If you ask me, the Dandy Warhols are one of the hardest-working bands to ever come out of the Pacific Northwest. I mean, how many other bands would keep going after releasing four albums and still not getting their due from regional audiences? Well, I know I wouldn't. In fact, short of Everclear, it's likely that the Dandy Warhols are the only Portland band that hasn't fallen prey to drug overdose or anonymity -- they probably even remember Everclear when they were still a respectable band.

So they're old, but the Warhols are far from dead. Their fourth album, Welcome to the Monkey House, came out last week on Capitol Records -- and it just might be the most advanced work they've turned in so far.

In the past, the Warhols relied on the low drones of keyboardist Zia McCabe to carry them through their albums. While her contributions are still there, the Warhols show so much more on Monkey House. The sound is less Velvet Underground than the other albums, and much more David Bowie. McCabe's keyboard is featured more on songs like "Scientist" and "I Am Over It."

Lead singer Courtney Taylor's lyrics come through with the same breathy style as the first three albums, but he proves here that he is much more than a pretty face. The former male model's voice breaches androgyny on "We Used to Be Friends" and on "Plan A" -- a range rarely heard on the band's other albums.

Drummer Brent DeBoer returns with the Dandy Warhols on Monkey House, his second recording with the band. With a history of having drummers sing backup, DeBoer's voice is featured much more on tracks like "Plan A" and "The Dandy Warhols Love Almost Everyone."

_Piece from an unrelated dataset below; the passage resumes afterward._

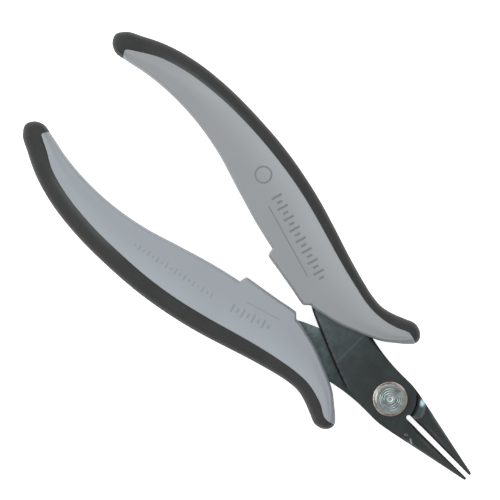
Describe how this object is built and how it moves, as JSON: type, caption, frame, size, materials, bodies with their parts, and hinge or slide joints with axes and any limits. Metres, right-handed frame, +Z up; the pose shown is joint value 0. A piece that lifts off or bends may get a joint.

As usual, guitarist Peter Loew provides strong riffs that carry the album, and he assumes his usual position supporting the eccentricities of the other band members.

Monkey House is very good, but also very different from the band's other work. It has, like the others, a token radio song ("We Used to Be Friends"), but it strays from the typical droning and shows some actual eloquence in mixing and sampling. With Monkey House, the Warhols show that, in fact, they do have a lot of talent. It simply may have taken them four albums to develop it.